By Susanne Beck
An artist behind this year’s famed origami tree at the American Museum of Natural History got his start in an unlikely spot — teaching children how to fold paper at a local restaurant.
It was at Ruby Foo’s, once a staple for Asian food at 77th and Broadway, that origami master Talo Kawasaki first understood the artistic opportunities that might await him.
Today, Upper West Siders, other New Yorkers, and tourists alike can see just how far Talo’s career in origami has come as they take in the joy that he and co-collaborator Ros Joyce have poured into the construction of the unfolding wonder of the 1000-plus characters adorning the holiday tree. Their masterpiece will be unveiled Wednesday, November 24 in the Grand Gallery at the museum. Admission is free.
Sadly, hungry visitors will no longer be able to stop by Ruby Foo’s, which shuttered back in March, 2010. But it remains an important turning point for Talo (pictured, at right) which forced him to think more about the paper-folding he had long enjoyed.
“During the [2008-09] recession, my whole graphic design and advertising freelance career stopped,” he recalls. “ I noticed on Craigslist a listing for an Upper West Side restaurant that was looking for an origami teacher on the weekends and I thought ‘I could do that.’” He put together a collection of figures he thought would be easy and fun for kids, to show the restaurant’s owner. As he was presenting them, Talo could barely finish before he was hired on the spot. “They asked if I could start that weekend and I said ‘sure’. I wasn’t getting any other business anyway,” he recalls. An origami pathway quickly unfolded from there.
Talo’s first lesson in origami came from his father at around the age of 9 or 10 when he learned a basic crane design. “I don’t think he knew what else to fold to tell you the truth,” he says fondly about his dad. “Maybe it was a way to connect with our heritage,” he adds. Talo and his younger brother and sister knew little about their parent’s previous life in Hiroshima, Japan, given their upbringing in New Orleans. “It was definitely a good way to occupy three small kids, though” when they took their first trip back to the country to see family in the mid-60’s.
Thinking back to that time, Talo says, “I just thought it was so cool to be able to take a sheet of paper and fold it into something.” Over the next decade, the emerging artist learned about a dozen different models, but admits that, with a full-time job, he was “dabbling more than developing.” It wasn’t until his weekend job at Ruby Foo’s that he thought otherwise.

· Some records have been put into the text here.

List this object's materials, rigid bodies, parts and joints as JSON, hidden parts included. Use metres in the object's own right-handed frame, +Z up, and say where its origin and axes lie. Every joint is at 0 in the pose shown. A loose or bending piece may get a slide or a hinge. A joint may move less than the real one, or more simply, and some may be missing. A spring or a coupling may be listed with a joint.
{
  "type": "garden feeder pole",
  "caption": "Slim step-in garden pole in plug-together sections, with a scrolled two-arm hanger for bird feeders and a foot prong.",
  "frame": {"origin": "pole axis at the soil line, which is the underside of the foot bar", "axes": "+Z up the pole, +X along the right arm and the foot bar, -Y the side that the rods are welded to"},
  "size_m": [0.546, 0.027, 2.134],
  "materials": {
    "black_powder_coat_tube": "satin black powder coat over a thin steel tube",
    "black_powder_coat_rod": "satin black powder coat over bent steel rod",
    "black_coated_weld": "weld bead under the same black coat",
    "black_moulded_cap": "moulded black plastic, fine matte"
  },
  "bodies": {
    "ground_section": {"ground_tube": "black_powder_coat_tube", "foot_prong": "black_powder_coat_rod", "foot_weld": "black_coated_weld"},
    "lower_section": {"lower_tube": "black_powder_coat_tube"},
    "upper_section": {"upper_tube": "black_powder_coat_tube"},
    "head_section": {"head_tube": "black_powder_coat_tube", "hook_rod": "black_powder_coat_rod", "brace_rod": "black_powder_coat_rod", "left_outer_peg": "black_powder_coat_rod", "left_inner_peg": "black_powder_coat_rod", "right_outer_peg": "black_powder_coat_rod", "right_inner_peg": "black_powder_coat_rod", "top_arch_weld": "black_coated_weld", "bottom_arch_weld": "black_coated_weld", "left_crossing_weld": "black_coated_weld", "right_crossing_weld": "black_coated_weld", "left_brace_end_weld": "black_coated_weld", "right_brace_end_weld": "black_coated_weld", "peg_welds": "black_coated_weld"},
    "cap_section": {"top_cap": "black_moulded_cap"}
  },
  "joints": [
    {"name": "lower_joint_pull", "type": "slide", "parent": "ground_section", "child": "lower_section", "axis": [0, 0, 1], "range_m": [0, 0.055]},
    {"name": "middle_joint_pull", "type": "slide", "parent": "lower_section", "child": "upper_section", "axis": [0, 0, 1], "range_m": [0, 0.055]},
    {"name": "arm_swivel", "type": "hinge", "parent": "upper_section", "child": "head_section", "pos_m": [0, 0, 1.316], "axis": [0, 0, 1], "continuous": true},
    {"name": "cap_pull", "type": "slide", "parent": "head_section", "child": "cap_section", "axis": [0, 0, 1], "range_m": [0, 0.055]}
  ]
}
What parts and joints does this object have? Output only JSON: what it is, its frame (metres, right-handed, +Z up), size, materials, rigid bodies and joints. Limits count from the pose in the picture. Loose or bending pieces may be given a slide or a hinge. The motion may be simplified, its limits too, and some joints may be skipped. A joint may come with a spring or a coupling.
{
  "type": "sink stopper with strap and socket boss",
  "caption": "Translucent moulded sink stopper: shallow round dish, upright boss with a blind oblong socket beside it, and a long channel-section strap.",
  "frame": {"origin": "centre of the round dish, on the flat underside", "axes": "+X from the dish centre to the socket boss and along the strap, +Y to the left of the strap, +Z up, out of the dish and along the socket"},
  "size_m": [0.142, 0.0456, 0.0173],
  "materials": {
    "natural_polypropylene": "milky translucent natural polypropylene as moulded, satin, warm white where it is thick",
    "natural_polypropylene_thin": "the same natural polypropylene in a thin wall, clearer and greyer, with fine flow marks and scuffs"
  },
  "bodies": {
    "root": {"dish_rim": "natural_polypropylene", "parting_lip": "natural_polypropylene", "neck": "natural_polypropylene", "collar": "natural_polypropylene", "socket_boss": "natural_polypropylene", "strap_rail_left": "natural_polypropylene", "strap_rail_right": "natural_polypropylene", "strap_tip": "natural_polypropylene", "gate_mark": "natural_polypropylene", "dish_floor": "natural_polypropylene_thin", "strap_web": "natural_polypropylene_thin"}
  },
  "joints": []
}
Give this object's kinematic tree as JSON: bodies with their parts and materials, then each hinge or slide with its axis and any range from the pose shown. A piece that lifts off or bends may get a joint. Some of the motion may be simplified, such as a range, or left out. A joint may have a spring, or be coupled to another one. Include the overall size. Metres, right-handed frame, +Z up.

“Suddenly, my whole direction in origami changed. I was doing origami on a regular basis, and I felt that if I was going to teach, I had to learn more because people would get tired of the same figures. That’s when I found out about “Origami USA”, the American national society devoted to origami, that not-so-coincidentally, traces its roots to the Museum of Natural History in the early 70s.
“That’s where things really took off for me,” Talo recalls. The community, the conventions, the people from all walks of life constantly creating inspired him to do more. “There is a whole underground and community around origami that the world does not know…I also find that origami people tend to be the happiest people around,” he chuckles.
Ros Joyce, Talo’s partner in creating the tree, first asked him to join her in leading the effort more than 15 years ago. “Talo is an artist. What else can I say? He is reliable and very, very creative. He has a good eye for color, for balance. He clearly loves it.” Ros herself has been involved with the origami tree since the beginning, noting with pride that this year marks the 50th anniversary of the first incarnation.
According to the museum website, the theme of this year’s 13-foot tree is Gems of the Museum, featuring 50 specially created gold-colored models in recognition of the “golden anniversary” 50th Origami Tree and this Museum tradition, which started in the 1970s. Among the more than 1,000 origami pieces decorating the tree will be models of dazzling specimens….”
Talo points to the blue whale ornament at the base of the tree as an illustration of just how relevant each item is to 2021. “See what’s on him?” he gestures. Like every recently vaccinated New Yorker, the miniature whale sports his very own band aid.
Talo himself is best known for a flapping bat design. But the two he loves most to share with beginners are a variation of the traditional hopping frog – “I think I can kind of claim it as mine though since I modified it enough” – and one called talking lips designed by a Korean artist. Both are considered action models since they move.
“They’re just so much fun to teach,” Talo says with a smile. “There’s nothing like showing or teaching someone else to make them that just lights up their eyes and their hearts and you just think ‘wow, I love this’.”